Boatmen on the Missouri- George Caleb Bingham / Wiki

In the case of an artist such as Bingham, the general subject of influence relations in the arts is especially pertinent. Being a self-taught Western painter, Bingham understood that the Eastern establishment governed much of his market and reputation. The consensus among Bingham scholars is that the artist adapted his genre images of river life to whatever he believed would be most successful, that is, most marketable. The relative effectiveness of Bingham’s images in appealing to “both the local pride of the West and the primitivist nostalgia of the relatively sophisticated eastern seaboard” contributed to his accomplishment.  

The artistic legacy of George Caleb Bingham goes far beyond his brushwork. His exceptional sincerity and profundity in capturing the spirit of 19th-century America has profoundly impacted American art and culture. Bingham pushed established artistic traditions and captured the essence of his era via his brilliant depiction of daily life along the Missouri River, helping to develop a distinctively American painting style. 

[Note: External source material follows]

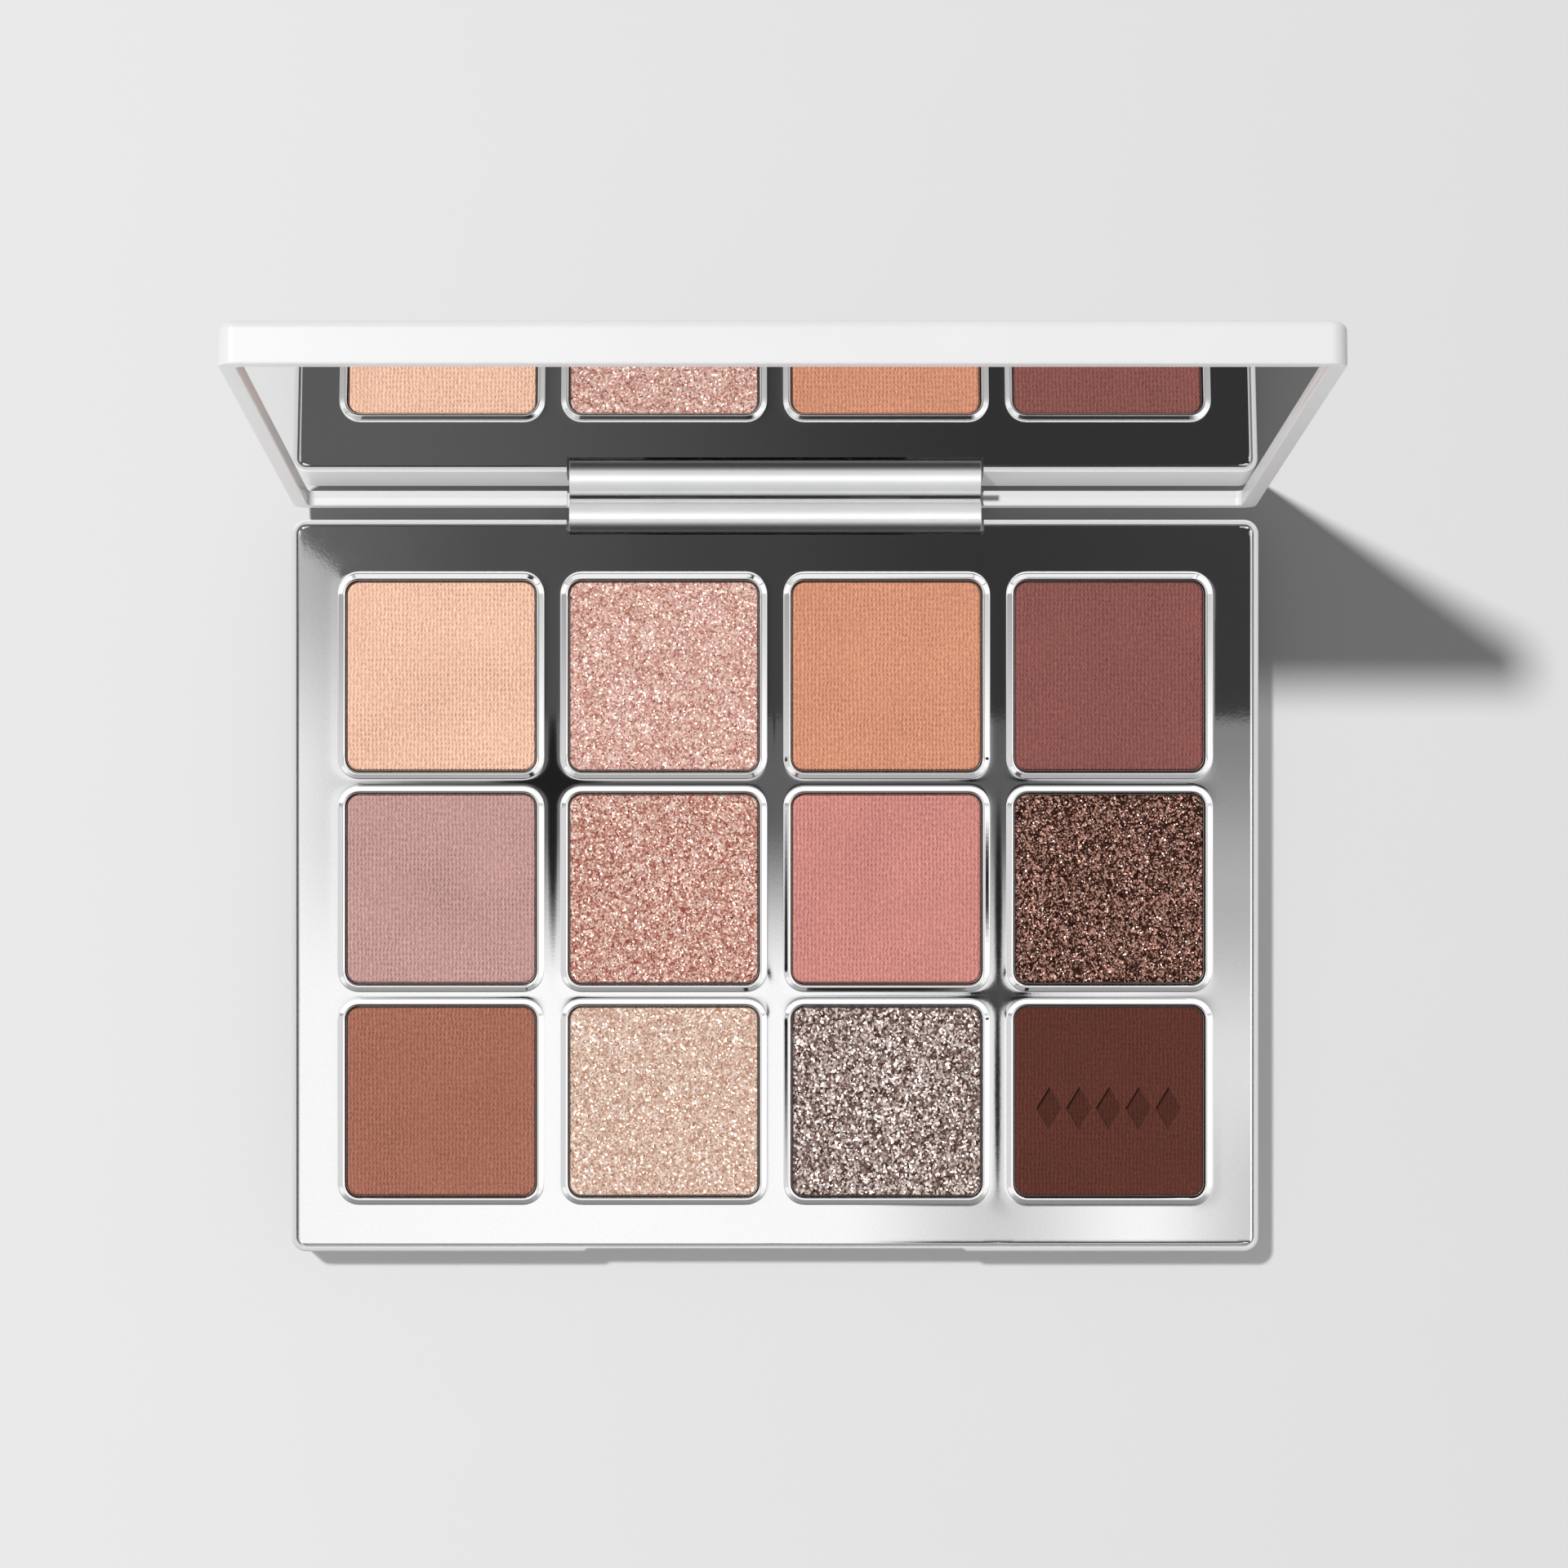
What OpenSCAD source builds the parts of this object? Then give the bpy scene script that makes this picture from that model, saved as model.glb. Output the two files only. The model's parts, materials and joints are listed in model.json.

Bingham’s status as one of America’s most influential painters is cemented by his unwavering devotion to his craft, his investigation of issues like westward expansion, democracy, and the human condition, and his commitment to portraying the democratic ideals of his day. His paintings invite viewers to reflect on the complexity of American identity and history by acting as windows into a bygone period.